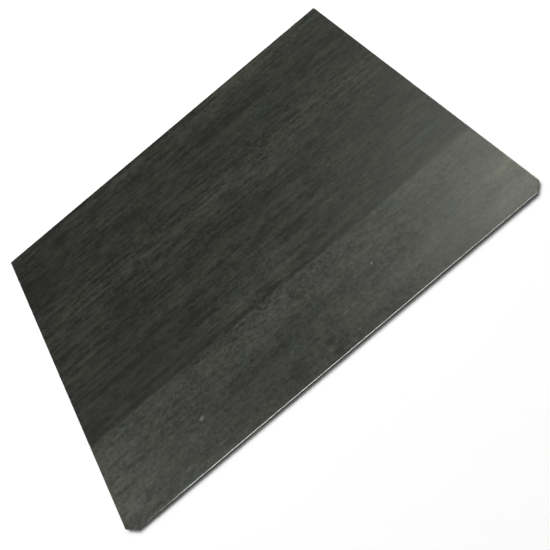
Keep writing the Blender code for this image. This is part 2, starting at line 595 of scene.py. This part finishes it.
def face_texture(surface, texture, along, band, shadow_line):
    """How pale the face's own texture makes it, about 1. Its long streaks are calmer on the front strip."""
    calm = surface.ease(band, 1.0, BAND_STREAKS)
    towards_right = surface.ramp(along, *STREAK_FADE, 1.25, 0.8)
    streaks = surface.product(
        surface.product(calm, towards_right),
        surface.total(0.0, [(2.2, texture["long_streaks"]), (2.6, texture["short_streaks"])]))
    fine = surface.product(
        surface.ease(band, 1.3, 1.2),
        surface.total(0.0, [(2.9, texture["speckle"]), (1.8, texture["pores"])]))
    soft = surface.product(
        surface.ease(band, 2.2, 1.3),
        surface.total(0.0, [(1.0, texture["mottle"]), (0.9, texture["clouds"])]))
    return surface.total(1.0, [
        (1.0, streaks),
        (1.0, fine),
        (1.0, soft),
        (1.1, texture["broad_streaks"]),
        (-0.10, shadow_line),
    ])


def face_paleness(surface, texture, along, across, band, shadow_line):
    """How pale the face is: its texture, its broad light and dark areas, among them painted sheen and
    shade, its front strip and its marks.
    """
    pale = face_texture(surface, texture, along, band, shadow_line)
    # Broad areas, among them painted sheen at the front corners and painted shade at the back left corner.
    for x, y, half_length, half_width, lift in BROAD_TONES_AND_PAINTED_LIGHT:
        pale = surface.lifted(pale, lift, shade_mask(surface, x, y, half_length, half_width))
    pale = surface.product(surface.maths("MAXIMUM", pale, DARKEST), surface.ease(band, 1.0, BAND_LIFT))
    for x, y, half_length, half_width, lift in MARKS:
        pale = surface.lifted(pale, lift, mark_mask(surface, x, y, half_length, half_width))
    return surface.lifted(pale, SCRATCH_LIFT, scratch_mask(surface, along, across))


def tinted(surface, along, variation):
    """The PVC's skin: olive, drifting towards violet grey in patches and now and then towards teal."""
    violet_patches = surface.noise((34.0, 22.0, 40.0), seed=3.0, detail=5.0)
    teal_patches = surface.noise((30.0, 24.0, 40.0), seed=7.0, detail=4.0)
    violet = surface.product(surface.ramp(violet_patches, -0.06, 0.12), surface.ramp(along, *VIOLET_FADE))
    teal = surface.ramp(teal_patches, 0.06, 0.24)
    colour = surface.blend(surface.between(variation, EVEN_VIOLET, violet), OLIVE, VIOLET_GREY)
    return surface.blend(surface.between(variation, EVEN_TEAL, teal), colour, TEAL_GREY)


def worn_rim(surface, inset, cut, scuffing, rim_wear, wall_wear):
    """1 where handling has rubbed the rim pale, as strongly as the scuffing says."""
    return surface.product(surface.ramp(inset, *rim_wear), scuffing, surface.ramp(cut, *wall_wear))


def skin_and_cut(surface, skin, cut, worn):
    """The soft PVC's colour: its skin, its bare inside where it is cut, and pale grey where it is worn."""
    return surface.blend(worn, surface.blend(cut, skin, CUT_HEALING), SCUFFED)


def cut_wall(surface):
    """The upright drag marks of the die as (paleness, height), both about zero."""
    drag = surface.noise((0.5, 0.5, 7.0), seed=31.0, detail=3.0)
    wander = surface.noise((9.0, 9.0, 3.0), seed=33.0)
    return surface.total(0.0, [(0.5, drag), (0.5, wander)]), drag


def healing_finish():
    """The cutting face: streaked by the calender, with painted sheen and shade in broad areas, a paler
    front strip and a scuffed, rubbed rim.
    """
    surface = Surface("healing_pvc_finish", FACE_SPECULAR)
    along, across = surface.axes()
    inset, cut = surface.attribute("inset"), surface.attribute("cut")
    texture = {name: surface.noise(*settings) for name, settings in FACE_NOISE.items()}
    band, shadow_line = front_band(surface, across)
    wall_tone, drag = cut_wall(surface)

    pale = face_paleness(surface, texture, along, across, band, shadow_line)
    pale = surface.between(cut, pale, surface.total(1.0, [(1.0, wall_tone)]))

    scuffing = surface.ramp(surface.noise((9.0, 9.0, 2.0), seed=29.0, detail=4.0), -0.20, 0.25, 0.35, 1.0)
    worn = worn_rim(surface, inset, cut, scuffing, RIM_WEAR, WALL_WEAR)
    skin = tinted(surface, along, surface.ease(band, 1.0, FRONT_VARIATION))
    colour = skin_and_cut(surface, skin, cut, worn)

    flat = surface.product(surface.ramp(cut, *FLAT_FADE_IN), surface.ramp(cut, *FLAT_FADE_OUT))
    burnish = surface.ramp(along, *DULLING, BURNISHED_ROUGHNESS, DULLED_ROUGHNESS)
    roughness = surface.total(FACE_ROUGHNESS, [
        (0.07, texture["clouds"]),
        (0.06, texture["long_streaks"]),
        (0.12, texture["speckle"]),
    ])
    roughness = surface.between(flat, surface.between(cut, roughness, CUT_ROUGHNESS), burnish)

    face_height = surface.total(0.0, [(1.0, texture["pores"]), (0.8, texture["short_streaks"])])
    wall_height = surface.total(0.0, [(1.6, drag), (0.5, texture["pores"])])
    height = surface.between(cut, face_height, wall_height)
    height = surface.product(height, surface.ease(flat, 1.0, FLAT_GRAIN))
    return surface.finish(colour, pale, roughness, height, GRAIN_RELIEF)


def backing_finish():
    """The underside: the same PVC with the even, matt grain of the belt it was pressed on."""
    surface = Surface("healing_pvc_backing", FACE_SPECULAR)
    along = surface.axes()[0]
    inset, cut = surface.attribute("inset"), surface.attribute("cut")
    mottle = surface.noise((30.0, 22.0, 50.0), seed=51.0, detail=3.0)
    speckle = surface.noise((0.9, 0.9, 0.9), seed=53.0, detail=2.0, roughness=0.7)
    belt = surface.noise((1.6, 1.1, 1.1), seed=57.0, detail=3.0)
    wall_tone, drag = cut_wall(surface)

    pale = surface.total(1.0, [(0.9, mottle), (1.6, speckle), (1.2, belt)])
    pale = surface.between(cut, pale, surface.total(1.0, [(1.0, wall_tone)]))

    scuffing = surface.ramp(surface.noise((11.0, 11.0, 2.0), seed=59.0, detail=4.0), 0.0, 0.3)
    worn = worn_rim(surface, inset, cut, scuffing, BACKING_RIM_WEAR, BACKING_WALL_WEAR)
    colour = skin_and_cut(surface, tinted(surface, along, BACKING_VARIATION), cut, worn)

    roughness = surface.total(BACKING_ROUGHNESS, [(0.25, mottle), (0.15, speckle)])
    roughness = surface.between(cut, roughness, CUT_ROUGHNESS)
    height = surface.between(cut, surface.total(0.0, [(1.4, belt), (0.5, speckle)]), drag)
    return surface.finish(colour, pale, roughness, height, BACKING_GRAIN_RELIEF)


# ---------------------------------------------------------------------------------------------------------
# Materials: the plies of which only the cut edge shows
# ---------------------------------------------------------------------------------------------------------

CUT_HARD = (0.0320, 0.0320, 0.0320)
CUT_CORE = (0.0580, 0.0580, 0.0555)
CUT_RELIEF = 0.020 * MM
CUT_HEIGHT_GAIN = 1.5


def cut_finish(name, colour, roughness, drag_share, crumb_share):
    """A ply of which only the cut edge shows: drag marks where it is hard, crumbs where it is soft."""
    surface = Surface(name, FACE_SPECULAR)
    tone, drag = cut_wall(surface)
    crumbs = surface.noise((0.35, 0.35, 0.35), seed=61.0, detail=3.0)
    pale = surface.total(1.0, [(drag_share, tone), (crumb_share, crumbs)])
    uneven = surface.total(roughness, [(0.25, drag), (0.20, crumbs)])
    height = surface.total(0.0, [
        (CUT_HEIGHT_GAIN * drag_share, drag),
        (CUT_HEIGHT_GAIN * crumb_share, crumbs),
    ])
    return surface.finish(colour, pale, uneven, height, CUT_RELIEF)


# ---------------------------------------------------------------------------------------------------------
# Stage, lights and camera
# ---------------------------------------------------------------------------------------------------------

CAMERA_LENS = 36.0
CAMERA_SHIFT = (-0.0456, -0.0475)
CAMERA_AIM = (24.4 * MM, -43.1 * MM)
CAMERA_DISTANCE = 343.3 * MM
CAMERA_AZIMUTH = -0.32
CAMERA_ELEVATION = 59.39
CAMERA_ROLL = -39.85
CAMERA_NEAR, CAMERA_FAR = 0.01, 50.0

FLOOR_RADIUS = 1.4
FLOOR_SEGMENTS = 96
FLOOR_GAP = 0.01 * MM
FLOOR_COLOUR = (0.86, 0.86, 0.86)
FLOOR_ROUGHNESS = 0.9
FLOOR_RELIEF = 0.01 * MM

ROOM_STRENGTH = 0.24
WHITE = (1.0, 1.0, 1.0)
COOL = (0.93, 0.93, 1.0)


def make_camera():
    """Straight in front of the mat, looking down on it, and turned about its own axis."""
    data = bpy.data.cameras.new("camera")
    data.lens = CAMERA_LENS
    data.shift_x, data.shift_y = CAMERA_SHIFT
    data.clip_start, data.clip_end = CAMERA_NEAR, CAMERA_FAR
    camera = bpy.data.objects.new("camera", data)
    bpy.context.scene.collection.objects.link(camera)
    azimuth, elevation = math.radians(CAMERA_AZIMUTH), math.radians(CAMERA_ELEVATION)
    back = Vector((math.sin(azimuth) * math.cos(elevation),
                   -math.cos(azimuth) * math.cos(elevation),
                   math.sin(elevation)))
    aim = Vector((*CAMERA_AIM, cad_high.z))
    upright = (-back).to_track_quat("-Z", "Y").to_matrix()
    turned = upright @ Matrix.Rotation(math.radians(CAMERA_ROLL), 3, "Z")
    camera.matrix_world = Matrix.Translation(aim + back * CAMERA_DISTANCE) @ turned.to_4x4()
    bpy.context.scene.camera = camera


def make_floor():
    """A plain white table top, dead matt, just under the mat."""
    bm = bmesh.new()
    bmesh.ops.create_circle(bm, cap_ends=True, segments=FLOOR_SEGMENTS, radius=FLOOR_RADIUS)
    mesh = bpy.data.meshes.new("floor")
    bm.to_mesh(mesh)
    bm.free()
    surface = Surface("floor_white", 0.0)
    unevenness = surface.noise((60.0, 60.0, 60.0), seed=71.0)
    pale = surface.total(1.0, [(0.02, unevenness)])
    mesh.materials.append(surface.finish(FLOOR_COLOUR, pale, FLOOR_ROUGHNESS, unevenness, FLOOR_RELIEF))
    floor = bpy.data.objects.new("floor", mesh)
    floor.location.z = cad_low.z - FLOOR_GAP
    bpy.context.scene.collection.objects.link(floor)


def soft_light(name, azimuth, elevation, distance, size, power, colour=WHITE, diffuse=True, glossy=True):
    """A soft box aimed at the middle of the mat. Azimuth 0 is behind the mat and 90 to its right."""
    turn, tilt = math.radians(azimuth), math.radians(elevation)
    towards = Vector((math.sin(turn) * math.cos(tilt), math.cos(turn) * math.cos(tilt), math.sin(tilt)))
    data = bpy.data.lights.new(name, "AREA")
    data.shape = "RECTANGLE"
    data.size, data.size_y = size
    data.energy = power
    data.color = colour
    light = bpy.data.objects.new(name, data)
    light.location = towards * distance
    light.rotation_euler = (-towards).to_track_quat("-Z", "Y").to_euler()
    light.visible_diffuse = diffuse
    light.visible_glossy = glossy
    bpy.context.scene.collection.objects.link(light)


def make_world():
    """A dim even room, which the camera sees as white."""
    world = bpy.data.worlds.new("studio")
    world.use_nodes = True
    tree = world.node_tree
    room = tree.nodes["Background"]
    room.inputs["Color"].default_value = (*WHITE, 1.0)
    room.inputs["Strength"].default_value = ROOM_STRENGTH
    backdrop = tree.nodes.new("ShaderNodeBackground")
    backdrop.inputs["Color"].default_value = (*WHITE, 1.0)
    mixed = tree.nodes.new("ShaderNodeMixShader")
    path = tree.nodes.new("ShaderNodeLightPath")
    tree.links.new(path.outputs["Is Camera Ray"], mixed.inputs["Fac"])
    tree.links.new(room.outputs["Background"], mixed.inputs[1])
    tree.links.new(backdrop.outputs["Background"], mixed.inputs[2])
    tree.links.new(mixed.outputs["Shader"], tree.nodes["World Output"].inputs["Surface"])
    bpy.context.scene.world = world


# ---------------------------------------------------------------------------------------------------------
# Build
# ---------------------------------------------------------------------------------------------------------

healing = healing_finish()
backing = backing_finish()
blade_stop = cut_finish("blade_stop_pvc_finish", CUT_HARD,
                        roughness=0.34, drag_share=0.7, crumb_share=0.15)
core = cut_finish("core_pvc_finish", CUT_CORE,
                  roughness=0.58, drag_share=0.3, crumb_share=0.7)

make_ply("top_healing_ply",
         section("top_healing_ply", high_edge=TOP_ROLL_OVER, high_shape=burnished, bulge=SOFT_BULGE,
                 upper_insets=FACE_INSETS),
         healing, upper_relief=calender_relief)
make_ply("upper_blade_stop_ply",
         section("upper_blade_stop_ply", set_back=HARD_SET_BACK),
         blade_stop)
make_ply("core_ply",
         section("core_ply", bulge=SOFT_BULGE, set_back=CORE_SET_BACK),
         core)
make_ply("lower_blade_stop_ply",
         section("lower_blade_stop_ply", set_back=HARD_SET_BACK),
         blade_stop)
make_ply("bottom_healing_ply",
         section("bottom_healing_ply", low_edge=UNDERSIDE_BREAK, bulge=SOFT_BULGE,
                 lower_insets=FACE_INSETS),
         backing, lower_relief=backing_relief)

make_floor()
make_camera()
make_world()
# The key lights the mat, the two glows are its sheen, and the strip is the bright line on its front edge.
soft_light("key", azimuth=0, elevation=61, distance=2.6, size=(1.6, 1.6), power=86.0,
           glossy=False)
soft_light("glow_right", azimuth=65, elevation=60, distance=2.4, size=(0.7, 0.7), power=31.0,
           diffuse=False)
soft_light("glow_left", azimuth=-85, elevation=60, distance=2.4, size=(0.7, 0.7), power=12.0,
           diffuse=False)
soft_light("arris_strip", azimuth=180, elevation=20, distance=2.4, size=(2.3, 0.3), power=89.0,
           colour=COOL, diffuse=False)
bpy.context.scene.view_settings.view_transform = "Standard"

• _Exercise aim_
Identify the lines that contain the string "scene", and copy every one of them.

• _Solution for this task_
Keep writing the Blender code for this image. This is part 2, starting at line 595 of scene.py. This part finishes it.
    bpy.context.scene.collection.objects.link(camera)
    bpy.context.scene.camera = camera
    bpy.context.scene.collection.objects.link(floor)
    bpy.context.scene.collection.objects.link(light)
    bpy.context.scene.world = world
bpy.context.scene.view_settings.view_transform = "Standard"